It is a difficult decision for any onshore general partner to give elements of fund control to a third party, but such a decision is always reversible – the information held is likely to be transferrable between systems, and manageable in terms of size. So, while it may be an onerous and sometimes daunting exercise, it is far from impossible and we will help every step of the way
As an institutional investor, your decision making process must be even more comprehensive. Any engagement with a third party is likely to be longer-term than one-off funds, and will involve integrating procedures and processes across both companies.
An important tool in this process will be the Request for Proposal (“RFP’). While meetings and face-to-face discussions will obviously play a critical part, the role that the RFP plays in helping you arrive at a list of potential service providers should not be underestimated. It is a vital part of any transfer of services between providers, and should be detailed enough for the prospective service provider to price accurately and build their governance structure around it.
So what should you ask in the RFP? Well, that depends on what’s important to you. In our experience of answering RFPs, the questions typically fall into four categories: systems capability, reporting capability, supplier capability and business sustainability:
A main difference between providers will not just be the systems they use, but rather how they use them. As service providers in the alternative space, the systems used by administrators are likely to be one of only a handful, and so how they use their systems and the system’s adaptability of use becomes crucial to any decision made by an institution.
Some issues to think about include:
1. What technology/system(s) are used?
2. Why were they selected, and what are their key benefits in comparison to others in the market?
3. How long has the system solution been in place?
4. What expertise is held in-house on this technology system?
5. What level of tailoring is available for this technology, and who delivers the tailoring?
6. What level of system access can be given by the administrator to your information?
7. Do you need read-write access to the administrator’s system?
8. What operational efficiencies does this technology deliver?
9. What improvements are expected over the next three years, and how will they benefit you?
10. Does the technology system, as utilised by the administrator, run all aspects of the operations, for example is the underlying portfolio tracked in spreadsheets rather than the system?
11. Are all administrator clients fully migrated onto the system?
Having your information held on a system brings a level of control, completeness and confidence, but the real benefit is likely to be seen in how that information is both extracted and interrogated by the users of the system. Finance teams will always want their core trial balance and nominal ledger reports, but what about risk teams, or investment teams? What do the trustee boards or investment committees need to see in order to make an informed decision at the point of selecting a fund to invest in?
Some points to cover in the RFP would include:
1. What accounting policies govern the bookkeeping of alternative investments?
2. Does the make-up of any call or distribution by investee funds need tracking?
3. Does the current system allow for the tracking of recallable distributions, and are they dealt with in the same manner as other distributions?
4. Are income and capital distributions dealt with differently?
5. How do the performance metrics by which investment teams are judged differ to the accounting of those investments? Are they monitored appropriately?

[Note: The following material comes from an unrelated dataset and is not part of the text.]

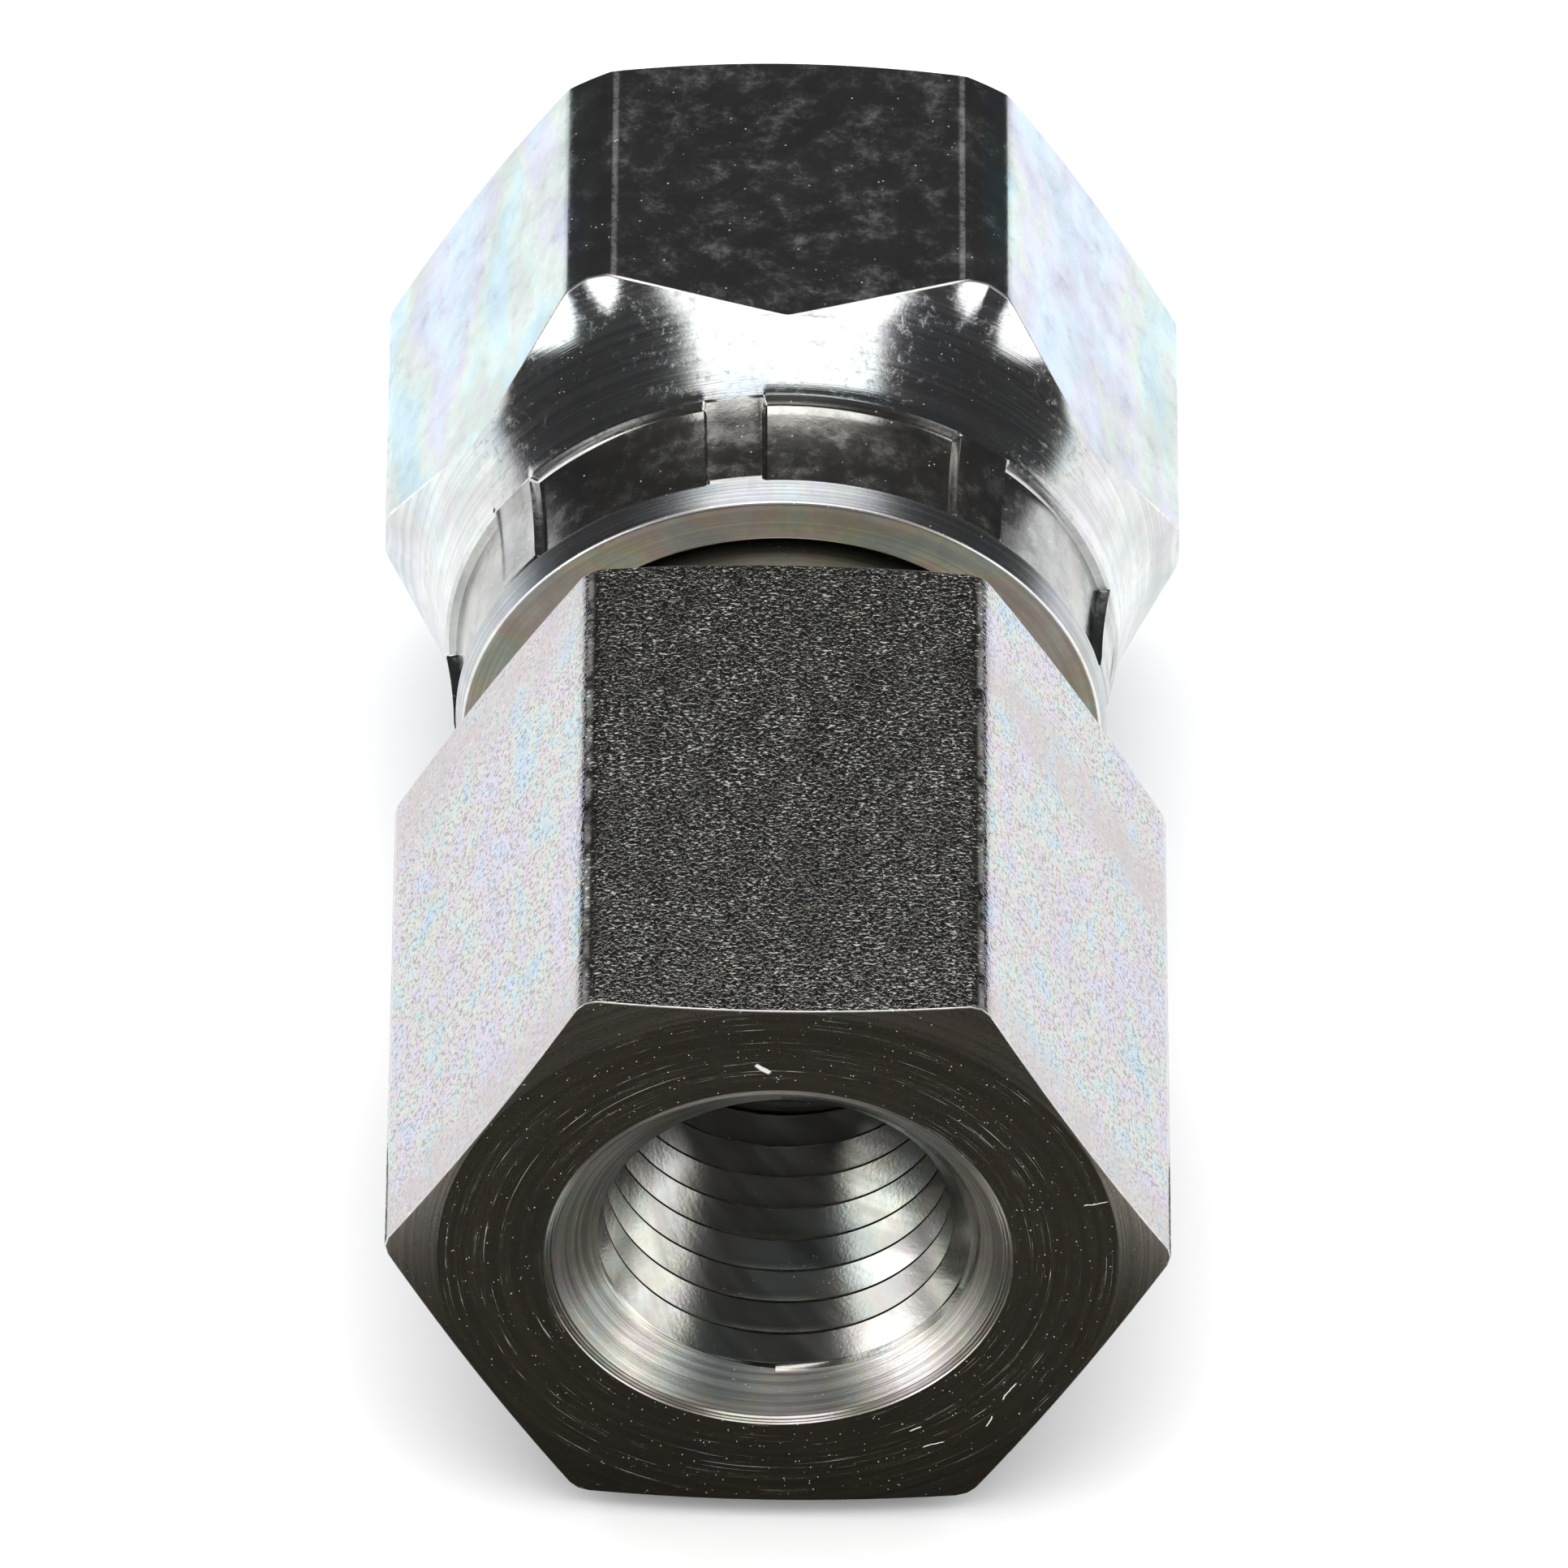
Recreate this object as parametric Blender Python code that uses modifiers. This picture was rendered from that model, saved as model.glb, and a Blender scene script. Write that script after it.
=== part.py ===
"""Swivel pipe union: a hexagonal body whose stem carries a crimped swivel nut that turns freely.

Run with: blender --background --python part.py

Units are metres, +Z up. Both pieces share one axis, which lies along Y. The body's threaded port
opens towards -Y and the nut's towards +Y, each hexagon has a flat on top, and the origin is the
middle of the overall length. Stations along the axis are counted from the body's port face.
"""

import math

import bmesh
import bpy

MM = 0.001
INCH = 0.0254
FULL_TURN = 2 * math.pi
TURN_STEPS = 72
HEX_SIDES = 6
HEX_CORNER = 1 / math.sqrt(3)  # corner radius of a hexagon, per unit across its flats
CUTTER_MARGIN = 1.0 * MM  # how far a cutter runs past the metal that it removes
CUTTER_RADIUS = 40.0 * MM
SHARP_ANGLE = math.radians(25)

# Running fits between the swivel nut and the stem inside it
CLEARANCE = 0.30 * MM
LIP_CLEARANCE = 0.38 * MM

# Body
BODY_FLATS = 7 / 8 * INCH
BODY_HEX_LENGTH = 21.0 * MM
BODY_CORNER_TRIM = 0.12 * MM  # taken off each hexagon corner
BODY_CHAMFER_LAND = 0.10 * MM  # end face's circle, inside the flats
BODY_CHAMFER_SLOPE = math.tan(math.radians(12))  # turned end chamfers
PORT_BORE = 11.2 * MM  # crests of a 1/4-18 taper pipe thread
PORT_DEPTH = 14.5 * MM
PORT_MOUTH = 14.6 * MM
PORT_MOUTH_DEPTH = 1.25 * MM
DRILL_POINT_SLOPE = math.tan(math.radians(31))
WATERWAY = 8.0 * MM

# Stem: neck, collar and nose, from the body's hexagon towards the nut's mouth
NUT_GAP = 3.5 * MM  # neck that shows between the hexagon and the nut
COLLAR_STEP = 0.87 * MM  # collar's height over the neck, which the crimped lip holds
COLLAR_LENGTH = 2.6 * MM
NOSE_CLEARANCE = 0.8 * MM  # between the nose and the crests of the nut's thread
NOSE_LENGTH = 1.6 * MM
NOSE_TIP_LAND = 0.9 * MM
SEAT_SLOPE = math.tan(math.radians(30))
EDGE_BREAK = 0.15 * MM

# Swivel nut
NUT_FLATS = 15 / 16 * INCH
NUT_CORNER_TRIM = 0.45 * MM
NUT_CHAMFER_LAND = 0.20 * MM
NUT_CHAMFER_SLOPE = math.tan(math.radians(20))
SWIVEL_PORT_DEPTH = 14.5 * MM  # from the inner shoulder to the nut's mouth
SWIVEL_MOUTH_STEP = 0.9 * MM  # countersink's width over the thread's crests
SHOULDER_WIDTH = 1.95 * MM  # inner shoulder that pulls on the collar
SKIRT_STEP = 0.03 * MM  # how far the turned skirt lies inside the flats
SKIRT_WALL = 2.13 * MM
SKIRT_LENGTH = 7.65 * MM  # from the nut's back to the fillet
FILLET_RADIUS = 2.0 * MM
FILLET_STEPS = 5
LIP_WALL = 1.79 * MM
LIP_LENGTH = 2.0 * MM  # inner length of the lip that is pressed in behind the collar
LIP_BAND = 0.95 * MM  # outer ring at the skirt's end that the jaws leave alone

# Crimp: sunk facets left by the jaws, with a rib of unpressed metal between each two
JAWS = 8
JAW_ANGLE = math.radians(35.5)
JAW_FIRST = math.radians(13.5)  # first facet's middle, from the top towards +X
JAW_STEPS = 8
CRIMP_LENGTH = 3.65 * MM
CRIMP_DEPTH = 0.30 * MM
RIB_STEP = 0.10 * MM  # ribs over the lip's band
TAPER_STEPS = 6

# Radii, from the nut's flats inwards
SKIRT_RADIUS = NUT_FLATS / 2 - SKIRT_STEP
NUT_CORNER_RADIUS = NUT_FLATS * HEX_CORNER - NUT_CORNER_TRIM
CAVITY_RADIUS = SKIRT_RADIUS - SKIRT_WALL
SWIVEL_BORE_RADIUS = CAVITY_RADIUS - SHOULDER_WIDTH
COLLAR_RADIUS = CAVITY_RADIUS - CLEARANCE
NECK_RADIUS = COLLAR_RADIUS - COLLAR_STEP
LIP_BORE_RADIUS = NECK_RADIUS + LIP_CLEARANCE
LIP_RADIUS = LIP_BORE_RADIUS + LIP_WALL
NOSE_RADIUS = SWIVEL_BORE_RADIUS - NOSE_CLEARANCE
NOSE_TIP_RADIUS = WATERWAY / 2 + NOSE_TIP_LAND

# Stations along the axis
NUT_BACK = BODY_HEX_LENGTH + NUT_GAP
LIP_END = NUT_BACK + LIP_LENGTH
COLLAR_BACK = LIP_END + CLEARANCE * math.sqrt(2) - LIP_CLEARANCE
COLLAR_FULL = COLLAR_BACK + COLLAR_STEP
COLLAR_FRONT = COLLAR_FULL + COLLAR_LENGTH
NOSE_SHOULDER = COLLAR_FRONT + NOSE_LENGTH
NOSE_TIP = NOSE_SHOULDER + (NOSE_RADIUS - NOSE_TIP_RADIUS) / SEAT_SLOPE
NUT_SHOULDER = COLLAR_FRONT + CLEARANCE
NUT_MOUTH = NUT_SHOULDER + SWIVEL_PORT_DEPTH
CRIMP_START = NUT_BACK + LIP_BAND
CRIMP_END = CRIMP_START + CRIMP_LENGTH
FILLET_START = NUT_BACK + SKIRT_LENGTH
TAPER_LENGTH = FILLET_START - CRIMP_START
OVERALL_LENGTH = NUT_MOUTH


def clear_scene():
    """Removes every object that the scene starts with."""
    for obj in list(bpy.data.objects):
        bpy.data.objects.remove(obj, do_unlink=True)


def new_collection(name, helpers=False):
    """A collection in the scene; one for helpers is left out of renders."""
    collection = bpy.data.collections.new(name)
    collection.hide_render = helpers
    bpy.context.scene.collection.children.link(collection)
    return collection


def add_axis(collection):
    """The empty that carries both pieces: its origin is the port face and its +Z is world +Y."""
    axis = bpy.data.objects.new("union_axis", None)
    axis.location = (0, -OVERALL_LENGTH / 2, 0)
    axis.rotation_euler = (-math.pi / 2, 0, 0)
    collection.objects.link(axis)
    return axis


def add_object(name, mesh, axis, collection):
    """An object on the union's axis."""
    obj = bpy.data.objects.new(name, mesh)
    obj.parent = axis
    collection.objects.link(obj)
    return obj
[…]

6. Do investment teams want the underlying investments of the funds tracked by the system?
7. Does the risk team require reporting of concentration levels, and are these wholly accessible, without undue administration, at present?
8. What level of information is held on the underlying portfolio company trading sector, and its trading results and returns?

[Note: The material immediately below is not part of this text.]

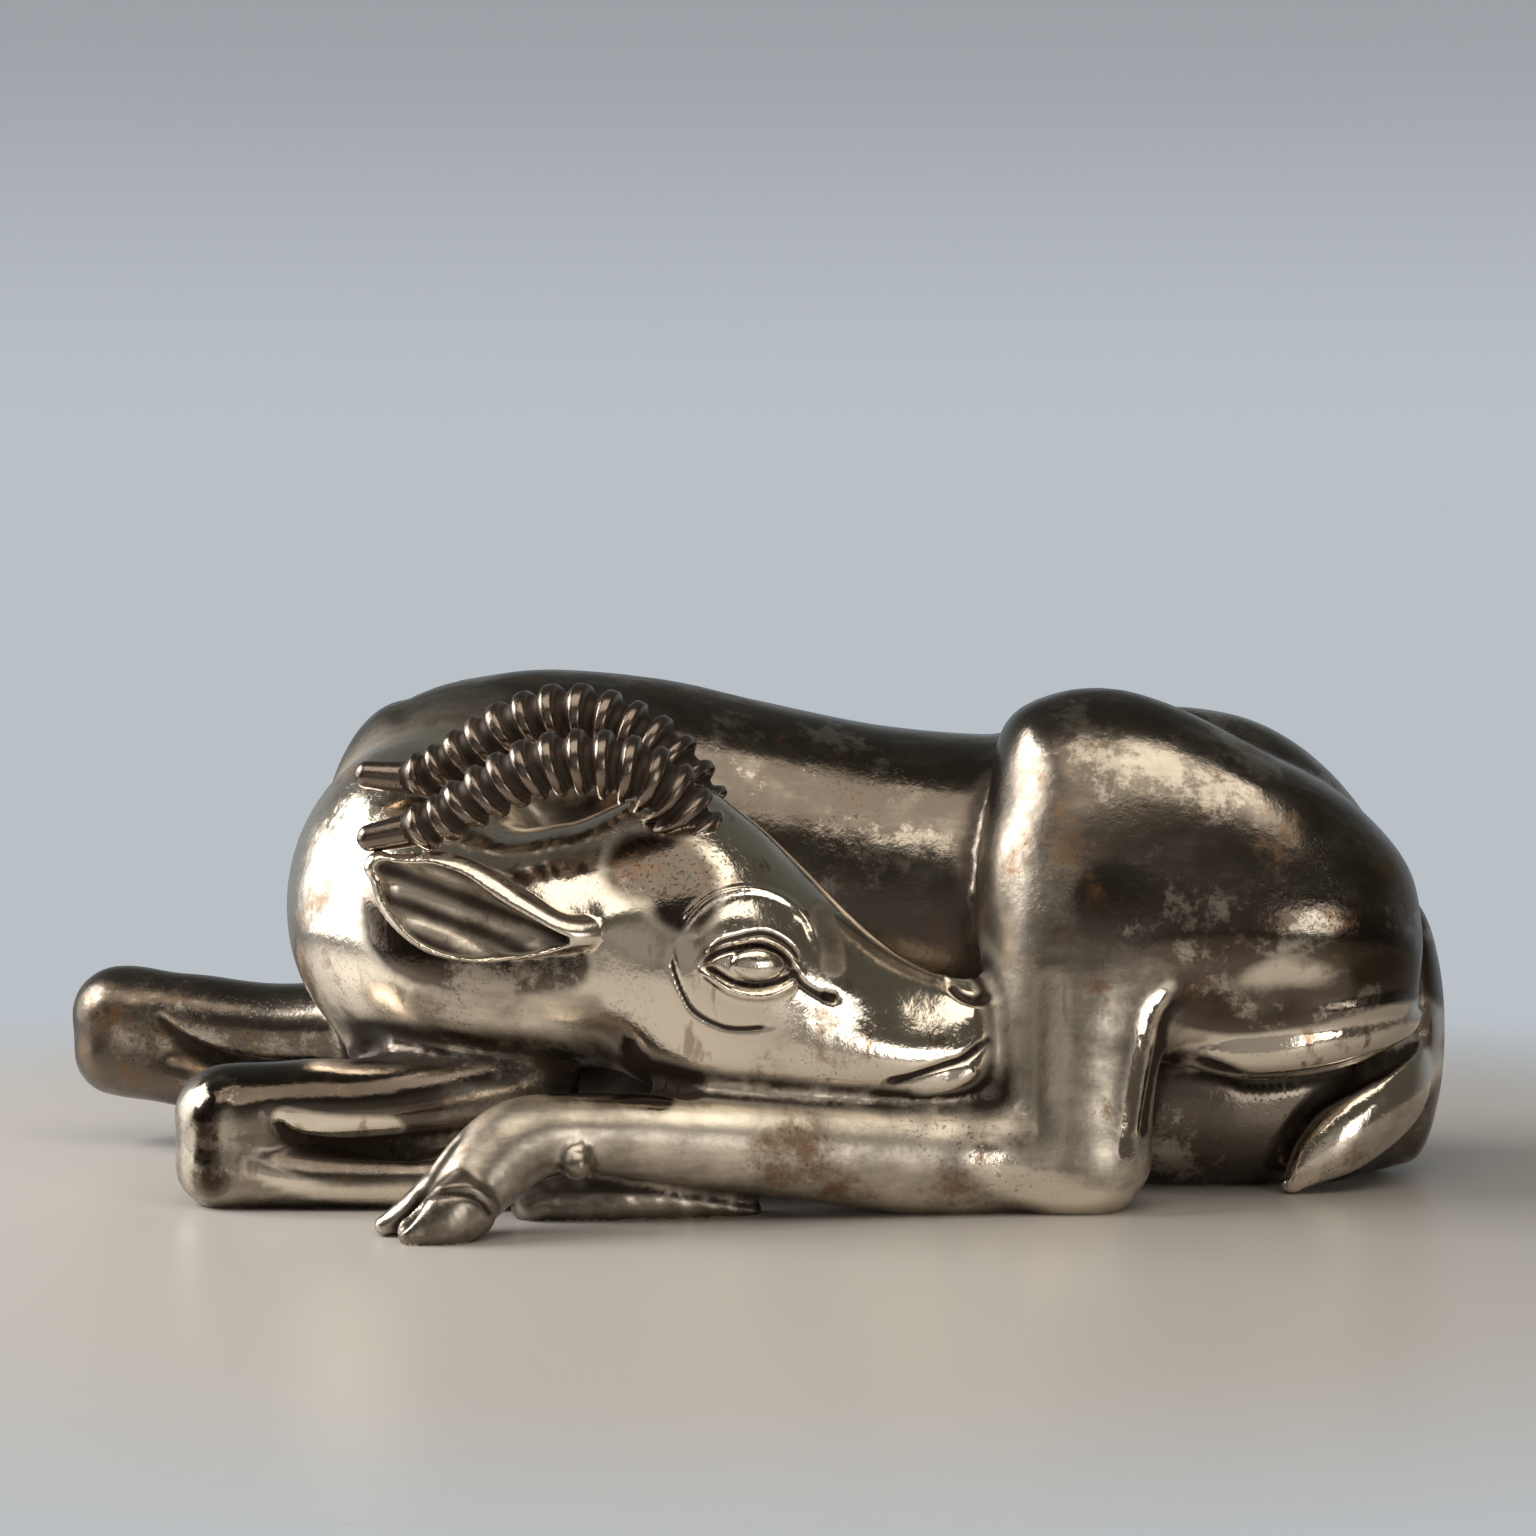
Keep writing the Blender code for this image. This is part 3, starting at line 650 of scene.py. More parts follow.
def near_path(pixels, y, depths, path, reach):
    """Which points may lie within the reach of a path, in pixels, and lie between the two depths."""
    inside = (pixels > np.min(path, axis=0) - reach) & (pixels < np.max(path, axis=0) + reach)
    return np.flatnonzero(inside.all(axis=1) & (y > depths[0]) & (y < depths[1]))


# Fine forms, each a rise in millimetres, a half width in pixels, the nearest and farthest y that it
# reaches, and its path over the photograph. A negative rise is a groove.
EYE = (-0.20, -0.118)
MUZZLE = (-0.20, -0.085)
HOOF = (-0.24, -0.140)
STERN = (-0.12, 0.030)
HOCK = (-0.18, -0.060)
FOREHAND = (-0.16, -0.060)
FAR_SIDE = (0.02, 0.140)
NEAR_NECK = (-0.20, -0.02)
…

9. Are requests from investee funds reconciled against terms of investment specified in the limited partnership agreement?
10. Are fees paid by the investee funds to managers tracked, both at general partner share / management fee level, and once in carry?

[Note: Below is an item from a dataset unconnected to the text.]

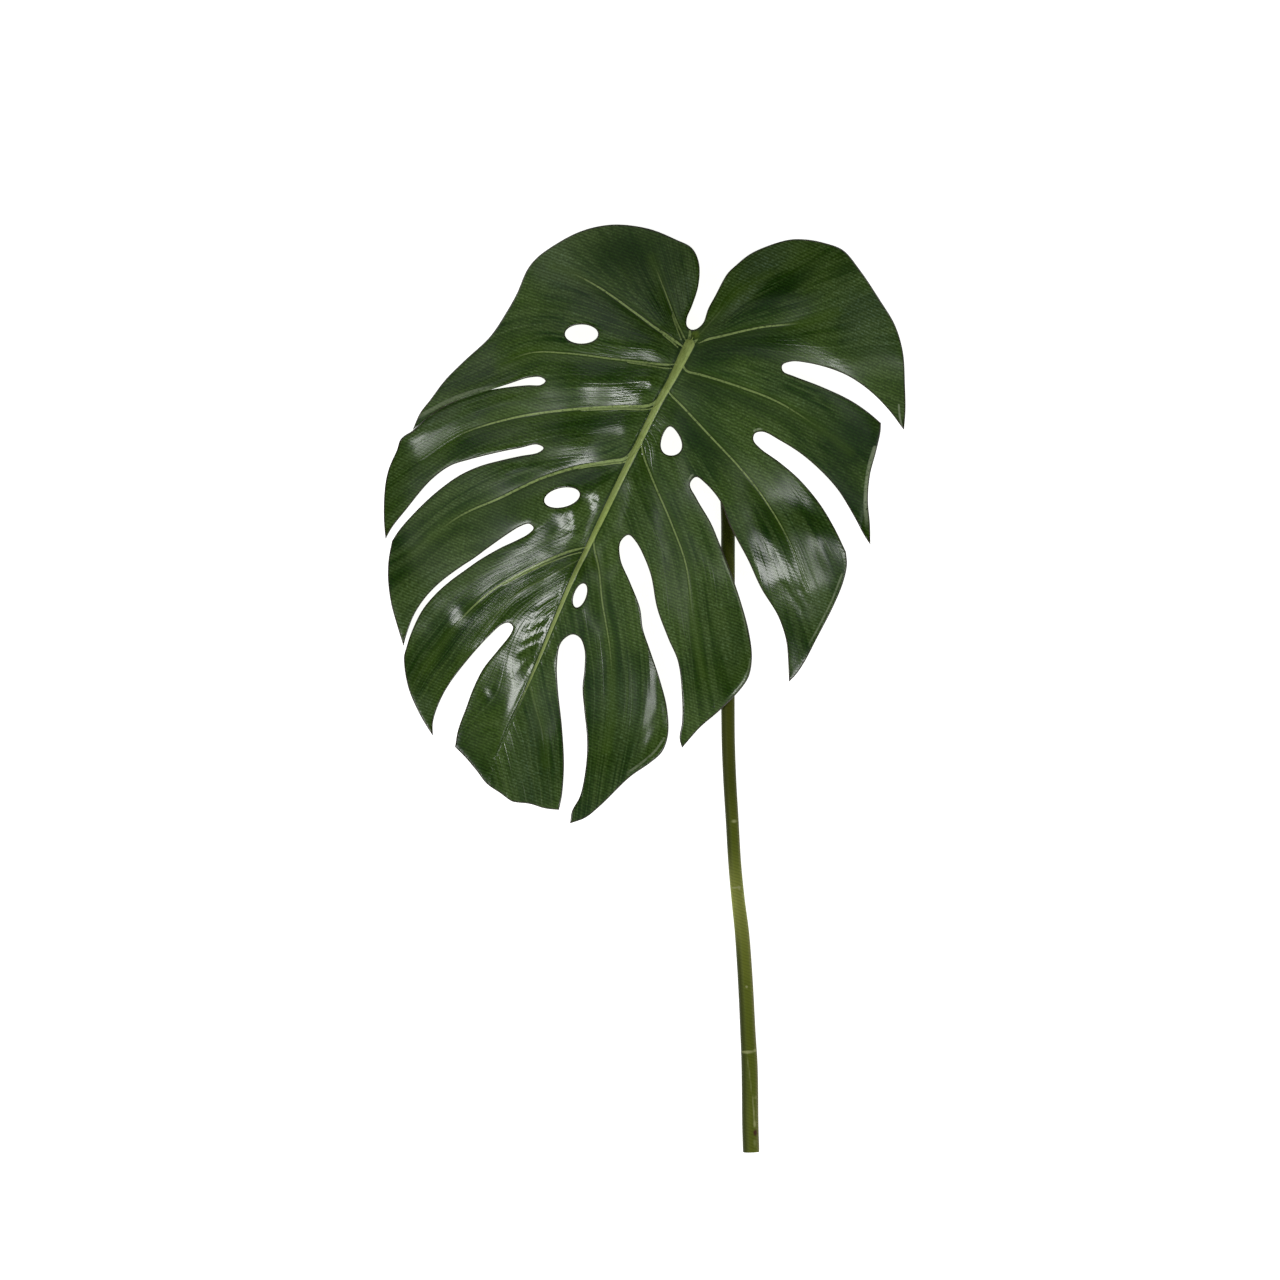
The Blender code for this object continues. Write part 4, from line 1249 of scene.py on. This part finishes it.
def make_light(name, zenith, azimuth, width, height, power):
    """A soft box that shines on the leaf from a direction, in degrees from straight up and
    anticlockwise from the right of the picture."""
    data = bpy.data.lights.new(name, "AREA")
    data.shape = "RECTANGLE"
    data.size = width
    data.size_y = height
    data.energy = power
    light = add_object(name, data)
    zenith, azimuth = np.radians((zenith, azimuth))
    level = np.sin(zenith)
    towards = Vector((level * np.cos(azimuth), level * np.sin(azimuth), np.cos(zenith)))
    light.location = towards * LIGHT_DISTANCE
    light.rotation_euler = towards.to_track_quat("Z", "Y").to_euler()


def make_surroundings():
    """Soft light all round, dim overhead and brighter towards the horizon."""
    world = bpy.data.worlds.new("studio")
    bpy.context.scene.world = world
    world.use_nodes = True
    tree = world.node_tree
    direction = add_node(tree, "TexCoord", {}, "Generated")
    split = add_node(tree, "SeparateXYZ", {0: direction}).node

    def glow(axis, dark, bright, radiance):
        inputs = {
            "Value": split.outputs[axis], "From Min": dark, "From Max": bright,
            "To Min": OVERHEAD / 2, "To Max": radiance,
        }
        return add_node(tree, "MapRange", inputs, "Result", interpolation_type="SMOOTHSTEP")

    both = {0: glow("Z", 0.55, 0.0, HORIZON), 1: glow("Y", 0.0, -0.9, FRONT)}
    feed(tree, tree.nodes["Background"].inputs["Color"], add_node(tree, "Math", both))


def make_camera():
    """Looks straight down from the height that the drawing is taken from."""
    data = bpy.data.cameras.new("camera")
    data.sensor_width = SENSOR
    data.lens = SENSOR * EYE_HEIGHT / (PICTURE_SIDE * UNIT)
    data.clip_end = 100
    camera = add_object("camera", data)
    camera.location = ((EYE[0] - MIDDLE[0]) * UNIT, (MIDDLE[1] - EYE[1]) * UNIT, EYE_HEIGHT)
    bpy.context.scene.camera = camera


def main():
    blade = make_blade()
    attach(blade, "root")
    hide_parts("blade")
    petiole = make_petiole()
    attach(petiole, "root")
    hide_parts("petiole")
    make_floor()
    for light in LIGHTS:
        make_light(*light)
    make_surroundings()
    make_camera()
    bpy.context.scene.view_settings.view_transform = "Standard"


main()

The service provider should be able to prove that they are able to meet and exceed demands, through the work they do with other clients. We would recommend asking for contacts within a similar sector or engagement level to yours.
Other institutional investors will have thought of solutions to these issues, and so it would make sense to ask around your network, and discuss with your potential providers:
1. Whom do they already administer, and are they prepared to provide referees from any client?
2. What level of experience is held within the office selected to perform the work?
3. How many clients have been won in the last five years?
4. How many clients have been lost in the last five years?
5. Of the client wins, who are most comparable to you in terms of service requirements?
6. Do they document corporate governance around the engagement? How will the project of migration be managed?
7. Will you ‘know’ senior management as the administrator, and how often will you meet to discuss performance? Will you have an independent route to feedback to the administrator?
8. Who are your team, and where are they located? Are you able to meet your team before engagement?
9. Will they enter into a service level agreement with you?
The outsourcing of services to an administrator is a crucial point in the growth of your alternative asset portfolio, and as a result the culture within the provider selected is as important as their technical capability, as the engagement should last a number of years. This can often be as simple a process as gut-feel, but you should also be comfortable with your due diligence around the administrator’s constancy.
The administrator should be able to document:
1. Their ownership plans for the future;
2. What proportion of their workforce work with large institutions and how much sustainable revenue equates to those staff;
3. Their framework around the provision of services (incorporating an ISAE Type II audited report);
4. Their disaster recovery/business continuity plans;
5. Their standard terms of engagement and service level agreements; and
6. Their policy for staff engagement, and metrics for their retention of staff.
In summary, there’s no right or wrong way of building an RFP. Hopefully, this acts as useful guide as to the type of questions you may want to ask.